# [Supplied material]
********
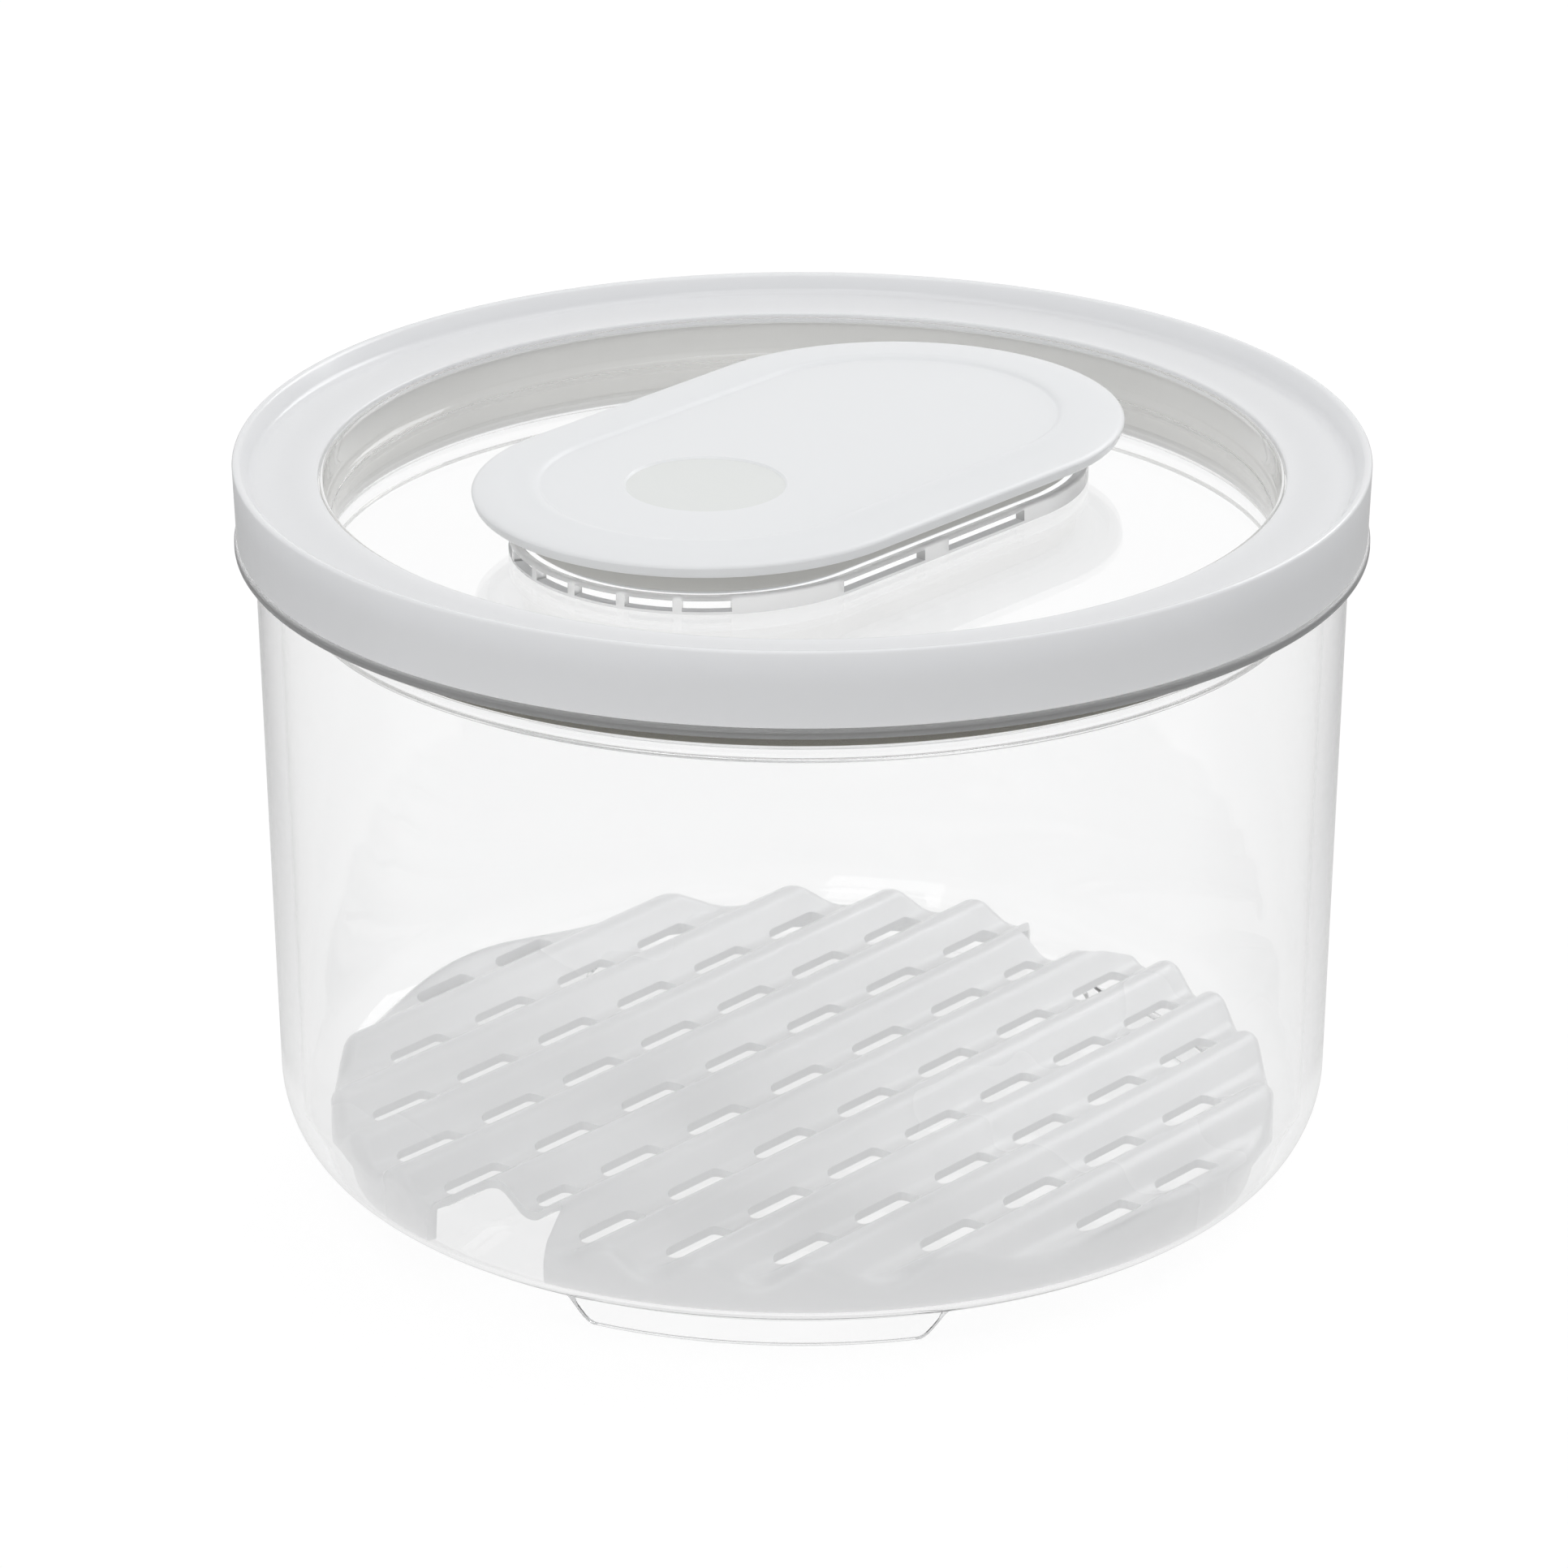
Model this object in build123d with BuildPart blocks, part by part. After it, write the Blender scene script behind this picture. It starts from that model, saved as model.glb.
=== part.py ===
from build123d import *
from math import cos, radians, sin, sqrt, tan
import os

# Produce storage bowl: clear tub, corrugated drain tray, lid with a raised oblong vent.
# Millimetres, +Z up, the foot stands on Z = 0 and the vent lies along X.

# Gaps between pieces, and how far a cutting shape runs past what it cuts
rest_gap = 0.3
slide_gap = 0.3
cut_margin = 1.0

# Widest size, the lid's outer ring; the tub and the well follow it
ring_radius = 122.5

# Tub
flange_inset = 0.1
flange_radius = ring_radius - flange_inset
flange_width = 4.3
tub_top_radius = flange_radius - flange_width
wall_draft = 2.9
tub_low_radius = tub_top_radius - wall_draft
wall = 5.0
foot_height = 6.8
floor_thickness = 4.0
floor_top = foot_height + floor_thickness
corner_run = 16.2
corner_rise = 19.4
inner_corner = 8.0
flange_thickness = 1.8
flange_base = 146.3
flange_top = flange_base + flange_thickness
rim_height = 7.1
rim_top = flange_top + rim_height
rim_round = 1.2

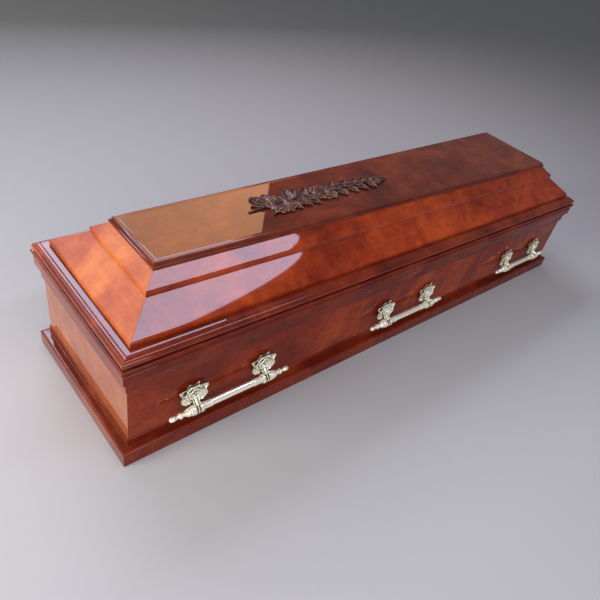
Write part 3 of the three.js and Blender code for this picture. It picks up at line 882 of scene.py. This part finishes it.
********
# [Exercise directions]
Quote the data above in full, changing nothing.

# [Exercise response]
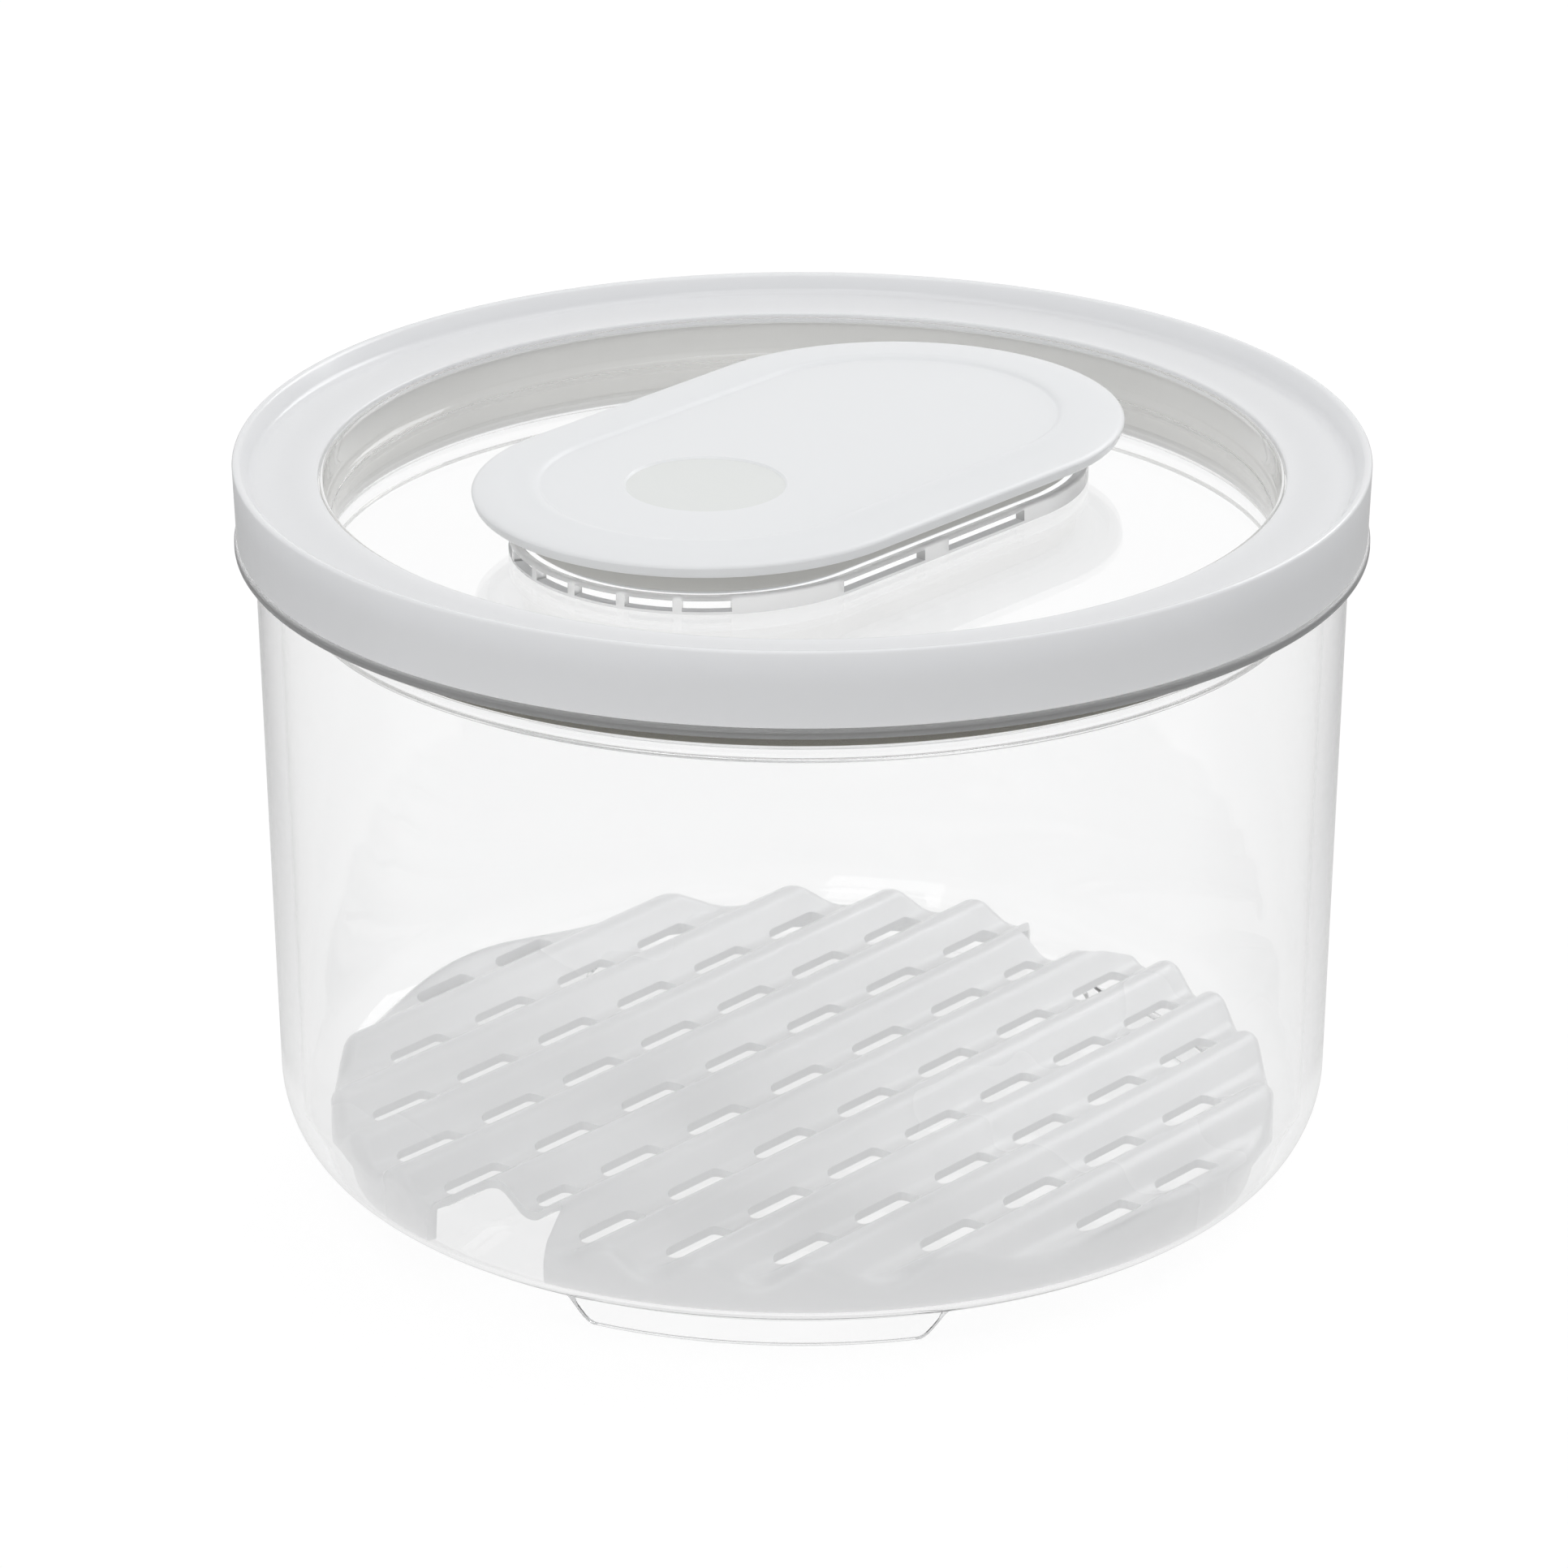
Model this object in build123d with BuildPart blocks, part by part. After it, write the Blender scene script behind this picture. It starts from that model, saved as model.glb.
=== part.py ===
from build123d import *
from math import cos, radians, sin, sqrt, tan
import os

# Produce storage bowl: clear tub, corrugated drain tray, lid with a raised oblong vent.
# Millimetres, +Z up, the foot stands on Z = 0 and the vent lies along X.

# Gaps between pieces, and how far a cutting shape runs past what it cuts
rest_gap = 0.3
slide_gap = 0.3
cut_margin = 1.0

# Widest size, the lid's outer ring; the tub and the well follow it
ring_radius = 122.5

# Tub
flange_inset = 0.1
flange_radius = ring_radius - flange_inset
flange_width = 4.3
tub_top_radius = flange_radius - flange_width
wall_draft = 2.9
tub_low_radius = tub_top_radius - wall_draft
wall = 5.0
foot_height = 6.8
floor_thickness = 4.0
floor_top = foot_height + floor_thickness
corner_run = 16.2
corner_rise = 19.4
inner_corner = 8.0
flange_thickness = 1.8
flange_base = 146.3
flange_top = flange_base + flange_thickness
rim_height = 7.1
rim_top = flange_top + rim_height
rim_round = 1.2

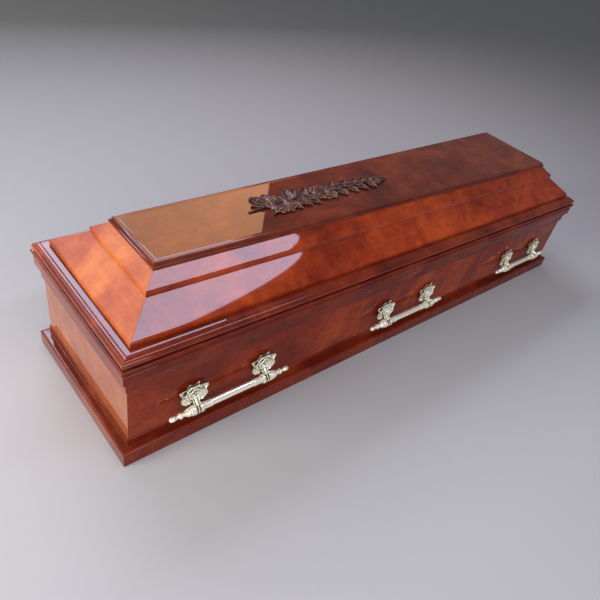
Write part 3 of the three.js and Blender code for this picture. It picks up at line 882 of scene.py. This part finishes it.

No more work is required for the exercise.